For me, Web3.0 isn’t what’s going to change the world and revolutionise everything. I’m fascinated by the tech and the possibilities, but to be honest I don’t feel it will change much about how we live (maybe I’m an idiot, who knows).

What I am excited about is people quitting their jobs and trying to make a living on their own. I sense people need more freedom and passion in their professional lives, and for many the best way to reach it is to just go out and try to make a living doing what you like.

That’s a truly world-changing paradigm. It’s a sizeable evolution of what humans consider to be important in their lives. Remote work, digital nomads, indie makers, “side hustlers”, all of these are signals of a meta trend that people are starting to hate their 9-5 and don’t want as much security as they once did.

What is one habit of yours that makes you more productive as an entrepreneur?

I go to bed and wake up very early, around 5AM.

When I wake up I immediately start working (I’ll admit that, due to my business, checking Twitter notifications is work).

This helps me get so much done before most of the world wakes up. I get 3-4 hours where absolutely no one talks to me and I can just do deep work that requires concentration. It’s much harder for me to focus later in the day.

What advice would you give your younger self?

Don’t go to business school. Go to engineer school or do some dev bootcamp or something.

Oh and start your Twitter account the day you learn how to write!

Tell us something that’s true that almost nobody agrees with you on.

Change is not a risk. It’s a necessity if you want to do anything worthwhile in your life.

Let me give an example of what I mean by that:

Most people have no intention of ever becoming an entrepreneur, and many of my friends fall into that category. They often tell me that what I do takes “some serious guts”.

I strongly disagree. I would be absolutely miserable if I wasn’t a founder. For me, the biggest risk I can take is to remain at the same place for years with no end in sight. Change for me is not a risk, it’s the only thing that makes me want to keep going.

As an entrepreneur, what is the one thing you do over and over and recommend everyone else do?

It’s not a daily habit but rather an ongoing, sometimes unconscious thing that I do.

I regularly re-evaluate my goals and targets. Entrepreneurship is often made of desperate failure or incredible success. It’s very rare that early-stage founders reach 90-110% of their targets. It’s more often 5% or 500%.
And as a founder, exploding or completely missing your target has a huge impact on your personal life and goals which can quickly become overwhelming.

So if you don’t want to be desperate that you didn’t reach a goal, or so excited you lose your mind over beating one by a landslide, you need to keep a cool head.

Re-evaluating, thinking of the next step will make it all feel more maintainable.

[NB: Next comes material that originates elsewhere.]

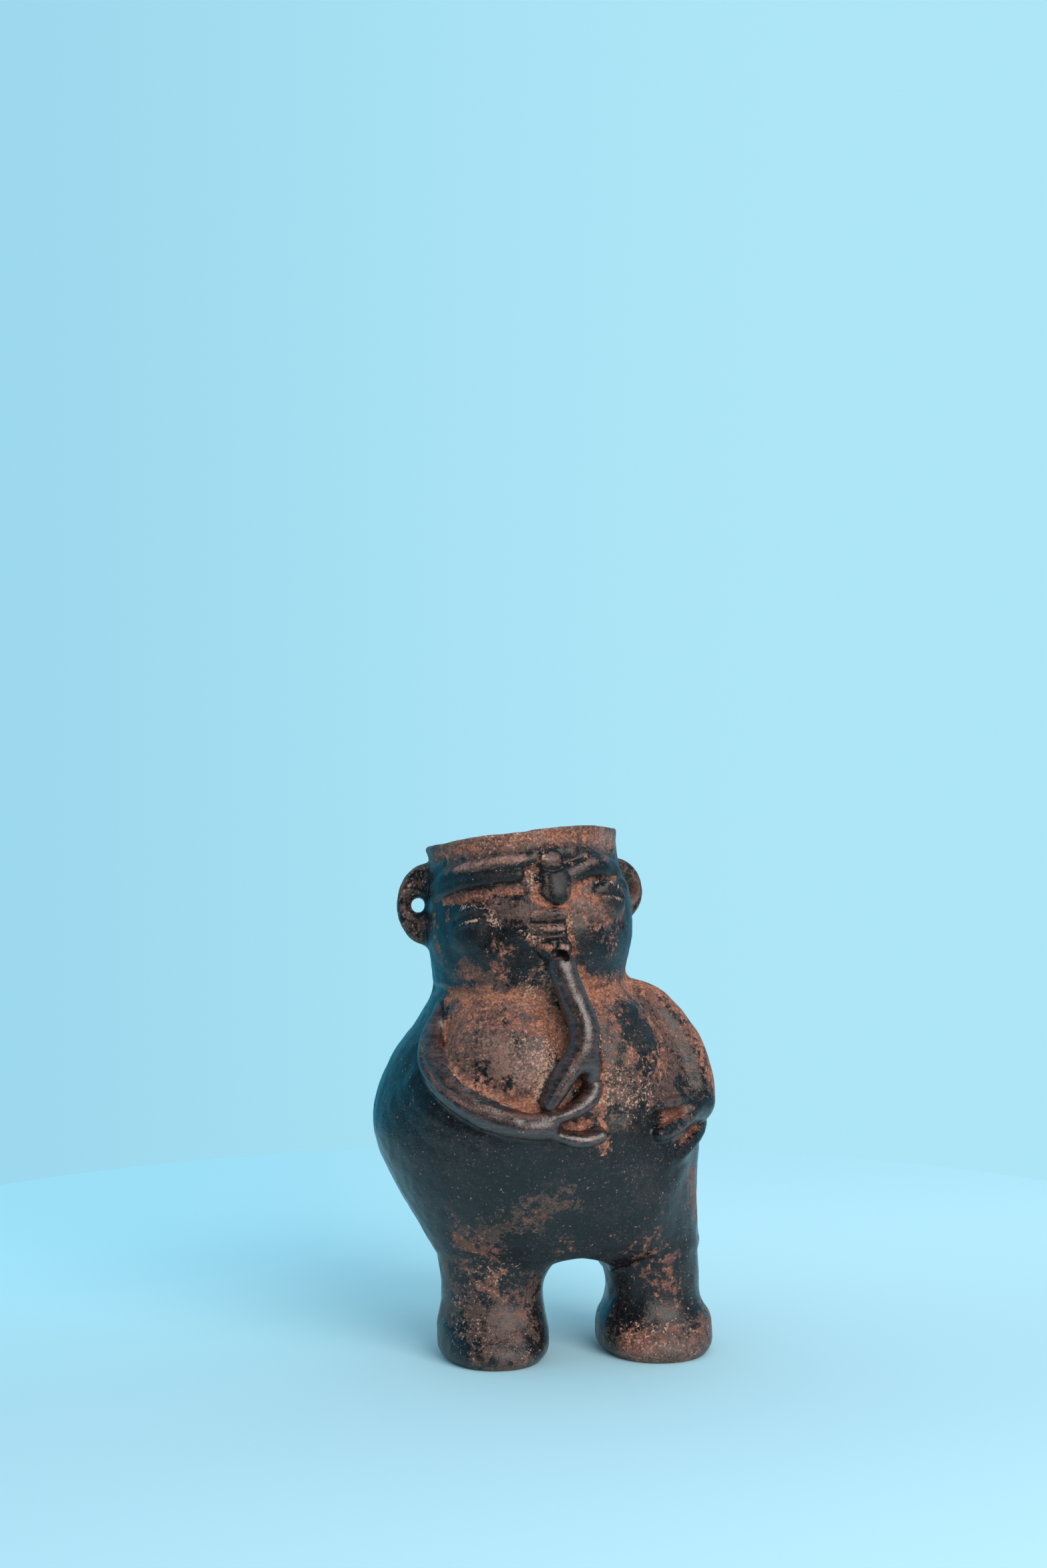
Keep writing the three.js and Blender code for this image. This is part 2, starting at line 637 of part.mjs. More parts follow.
// Every piece by name: its solid and the clay it shows
const PIECES = {
  lower_body: [makeLowerBody(), DARK_CLAY],
  upper_body: [makeUpperBody(), DARK_CLAY],
  head_wall: [makeHeadWall(), DARK_CLAY],
  rim_collar: [makeRimCollar(), RED_CLAY],
  right_leg: [makeLeg(RIGHT_LEG), BROWN_CLAY],
  left_leg: [makeLeg(LEFT_LEG), BROWN_CLAY],
  right_foot: [makeFoot(RIGHT_LEG), BROWN_CLAY],
  left_foot: [makeFoot(LEFT_LEG), BROWN_CLAY],
  right_ear: [makeEar(RIGHT_EAR), DARK_CLAY],
  left_ear: [makeEar(LEFT_EAR), DARK_CLAY],
  headband: [seat(coil(HEADBAND), domeCutter(KNOB), coilCutter(NOSE)), RED_CLAY],
  right_brow: [seat(coil(RIGHT_BROW), coilCutter(HEADBAND), coilCutter(NOSE)), DARK_CLAY],
  left_brow: [seat(coil(LEFT_BROW), coilCutter(HEADBAND), coilCutter(NOSE)), DARK_CLAY],
  forehead_knob: [seat(dome(KNOB)), BROWN_CLAY],
  nose: [seat(coil(NOSE), domeCutter(KNOB)), DARK_CLAY],
  right_eye: [makeEye(RIGHT_EYE), DARK_CLAY],
  left_eye: [makeEye(LEFT_EYE), DARK_CLAY],
  upper_lip: [seat(coil(UPPER_LIP), coilCutter(NOSE)), DARK_CLAY],
  lower_lip: [seat(coil(LOWER_LIP), coilCutter(UPPER_LIP)), DARK_CLAY],
  chin_boss: [makeChin(), BROWN_CLAY],
  flute: [seat(coil(FLUTE, { level: true }), domeCutter(CHIN)), DARK_CLAY],
  right_thumb: [seat(coil(RIGHT_THUMB), fluteCutter), DARK_CLAY],
  right_upper_finger: [
    seat(coil(RIGHT_UPPER_FINGER), coilCutter(RIGHT_THUMB), fluteCutter),
    DARK_CLAY,
  ],
  right_arm: [
    seat(coil(RIGHT_ARM), coilCutter(RIGHT_THUMB), coilCutter(RIGHT_UPPER_FINGER)),
    DARK_CLAY,
  ],
  right_lower_finger: [
    seat(coil(RIGHT_LOWER_FINGER), coilCutter(RIGHT_UPPER_FINGER), coilCutter(RIGHT_ARM)),
    DARK_CLAY,
  ],
  right_breast: [seat(dome(RIGHT_BREAST), fluteCutter, coilCutter(RIGHT_ARM)), RED_CLAY],
  left_breast: [seat(dome(LEFT_BREAST), fluteCutter, coilCutter(LEFT_ARM)), RED_CLAY],
  left_arm: [seat(coil(LEFT_ARM)), RED_CLAY],
  left_hand: [seat(coil(LEFT_HAND), coilCutter(LEFT_ARM)), RED_CLAY],
  left_finger_1: [seat(coil(LEFT_FINGER_1), coilCutter(LEFT_ARM), coilCutter(LEFT_HAND)), DARK_CLAY],
  left_finger_2: [seat(coil(LEFT_FINGER_2), coilCutter(LEFT_HAND)), RED_CLAY],
  left_finger_3: [seat(coil(LEFT_FINGER_3), coilCutter(LEFT_HAND), coilCutter(LEFT_ARM)), BROWN_CLAY],
};

function toMesh(name, solid, clay) {
  const mesh = solid.getMesh();
  const geometry = new THREE.BufferGeometry();
  geometry.setAttribute("position", new THREE.BufferAttribute(mesh.vertProperties, 3));
  geometry.setIndex(new THREE.BufferAttribute(mesh.triVerts, 1));
  geometry.computeVertexNormals();
  const material = new THREE.MeshStandardMaterial({ roughness: clay.roughness, metalness: 0 });
  material.color.setRGB(...clay.color);
  const piece = new THREE.Mesh(geometry, material);
  piece.name = name;
  return piece;
}

const figure = new THREE.Group();
for (const [name, [solid, clay]] of Object.entries(PIECES)) {
  figure.add(toMesh(name, solid, clay));
}

// The origin is under the middle of the whole vessel's box
const middle = new THREE.Box3().setFromObject(figure, true).getCenter(new THREE.Vector3());
figure.position.set(-middle.x, -middle.y, 0);

const vessel = new THREE.Group();
vessel.name = "effigy_vessel";
vessel.add(figure);

export default vessel;
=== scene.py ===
import json
import math

import bpy
import numpy as np
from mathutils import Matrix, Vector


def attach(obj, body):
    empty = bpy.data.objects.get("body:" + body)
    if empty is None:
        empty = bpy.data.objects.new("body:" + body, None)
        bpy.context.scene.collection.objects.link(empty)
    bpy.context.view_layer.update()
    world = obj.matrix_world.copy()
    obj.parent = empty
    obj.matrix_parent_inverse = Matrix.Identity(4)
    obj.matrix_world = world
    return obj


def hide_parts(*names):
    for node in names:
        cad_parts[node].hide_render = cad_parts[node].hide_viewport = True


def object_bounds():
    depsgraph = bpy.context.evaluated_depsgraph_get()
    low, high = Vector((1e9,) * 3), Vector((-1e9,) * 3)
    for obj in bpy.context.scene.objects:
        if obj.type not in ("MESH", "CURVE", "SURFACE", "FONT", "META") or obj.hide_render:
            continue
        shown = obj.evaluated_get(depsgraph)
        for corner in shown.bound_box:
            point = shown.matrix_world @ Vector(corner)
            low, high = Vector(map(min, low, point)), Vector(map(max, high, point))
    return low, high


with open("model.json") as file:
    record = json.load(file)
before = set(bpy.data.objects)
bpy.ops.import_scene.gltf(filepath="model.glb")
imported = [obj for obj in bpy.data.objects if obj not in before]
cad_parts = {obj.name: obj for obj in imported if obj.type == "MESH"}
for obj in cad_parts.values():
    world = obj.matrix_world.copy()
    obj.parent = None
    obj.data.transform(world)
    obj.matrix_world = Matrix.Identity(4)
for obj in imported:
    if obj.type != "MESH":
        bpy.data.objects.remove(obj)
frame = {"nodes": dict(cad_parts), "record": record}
cad_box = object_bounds()

# The clay is sculpted as one distance field, in the CAD source's millimetres: negative inside the clay,
# positive outside. The field is then cut into one closed mesh per CAD node. All the meshes share the
# same skin, so no seam shows between two pieces.
#
# A place on the wall is an angle and a height, as in the source: 0 degrees at the front, 90 at the
# figure's left and -90 at its right.

MM = 0.001
SEED = 11

# Sizes that the CAD source has too

FOOT_HEIGHT = 13.0
FLOOR_Z = 39.0
BELLY_SEAM_Z = 78.0
BELLY_Z = 88.0
NECK_Z = 139.0
COLLAR_Z = 184.0
RIM_Z = 195.0

BELLY_THICKNESS = 6.0
FLOOR_THICKNESS = 7.0
HEAD_THICKNESS = 5.0
RIM_THICKNESS = 4.0
LEG_THICKNESS = 6.5

RIM_LEAN_SIDE = 5.5
RIM_LEAN_BACK = 7.0

LEGS_Y = 3.0
LEG_DEPTH_RADIUS = 20.0
TOE_REACH = 30.0
HEEL_REACH = 25.0
SOLE_ROUND = 4.0
INSTEP_CURVE = 1.5
ANKLE_FORWARD = 4.0
ANKLE_BACK = 2.0
ANKLE_SWELL = 10.0
ARCH_HEIGHT = 15.0
ARCH_TOP_X = 16.0
LEG_TOP_INSET = 1.5
LEG_SQUARE = 2.15
RIGHT_LEG = {"x": -19.3, "radius": 19.2, "inner": 1.0, "outer": 2.2, "side": -1}
LEFT_LEG = {"x": 43.1, "radius": 17.8, "inner": 4.4, "outer": 4.2, "side": 1}

EAR_THICKNESS = 7.0
EAR_HOLE_RADIUS = 3.4
EAR_HOLE_OUT = 4.2
EAR_SWEEP = 14.0

# Height, then how far the outside stands to the figure's right, left, front and back, then squareness
WALL = np.array([
    (FLOOR_Z, 40.5, 60.3, 21.5, 26, 2.8),
    (FLOOR_Z + 7, 45, 60.5, 26.5, 33, 2.6),
    (BELLY_Z - 22, 56.8, 60, 39, 50, 2.3),
    (BELLY_Z, 64.3, 60.5, 45, 59, 2.1),
    (BELLY_Z + 24, 58, 54, 41.5, 53, 2.1),
    (BELLY_Z + 40, 47, 42.5, 37, 42, 2.1),
    (NECK_Z, 42.5, 31.5, 36, 35, 2.1),
    (NECK_Z + 21, 44.9, 32.8, 40, 35.5, 2.1),
    (COLLAR_Z - 7, 43.8, 31.6, 38.8, 33.6, 2.1),
    (COLLAR_Z, 44, 28.6, 37, 34, 2),
    (RIM_Z, 45.6, 26.8, 36.5, 36, 2),
])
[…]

As an example, Tweet Hunter started out with a $5K MRR goal in mind. It quickly became $10K. Then $40K. And now it’s $100K.

Likewise, personal goal started with paying myself enough to pay the bills.

Now it’s to possibly buy a house.

What is one strategy that has helped you grow your business?

We partnered up with someone who had both marketing skills and a niche audience right into our target market. That took us from around $5K MRR to $15K MRR very quickly, and it keeps delivering results today.

I think now everyone has heard the general advice “build an audience before you build a product”. Unfortunately our audience wasn’t that huge when we launched, so we found a way to circumvent that.

What is one failure you had as an entrepreneur, and how did you overcome it?

My first startup was riddled with mistakes. The product consisted of a mobile app that motivated children to do their daily chores.

– I did not face the problem
– I did not know the target market
– We made a huge MVP before realising our design sucked for children and had to start over
– We hired too many people
– Raised too little or too early

That’s just too many mistakes to ever be successful. But it was a fun ride!

I didn’t overcome it. At some point I just moved on and came back to entrepreneurship later in life. Sometimes the best way to deal with a failure is to accept it and go on to other things.

What is one business idea that you’re willing to give away to our readers?

OK so I have an awesome idea that I am incapable of building (business school graduate here 👋).

It’s not a sexy idea which is why I’m sure it’ll work.

Scaling startups have a hard time with employee processes and SaaS. They go from 10 people to 100 in a matter of months, and all of a sudden they need to start controlling things.

Things like:
– What SaaS do we subscribe to?
– How much are we spending for SaaS and for what departments?
– Who’s the admin?
– Who’s allowed to access it / have a license
– Who can cut the access if an employee leaves or gets fired?

Most of that tracking and authorization process is done with spreadsheets and emails.


Make a SaaS for that.

What is the best $100 you recently spent? What and why?

I bought a wine accessory that allows me to keep an already opened bottle of wine for weeks instead of days. A great investment because I often open a bottle that I don’t finish and after 4-5 days it loses most of its taste.

What is one piece of software or a web service that helps you be productive?

I have 3 chrome extensions:

– Loom
– Colorzilla (pick colors from a page)
– Copy all URLs (to copy all open tab URLs to your clipboard)

And I couldn’t live without them.

What is the one book that you recommend our community should read and why?

I’ve only ever read 1 startup book which is the 4-hour Work Week by Tim Ferris.

But if you want a short actual book to read I’ll go with Into Thin Air by Jon Krakauer. I’m pretty obsessed with mountain climbing and read the entire book in a day.

What is your favorite quote?

“Some people don’t like change, but you need to embrace change if the alternative is disaster.” – Elon Musk

Lol, quoting Elon Musk. How original!

Key Learnings:

  • Idea validation can only come from revenue.
  • Change is a necessity, not a risk.
  • Adjusting your professional and personal goals frequently will help keep you sane.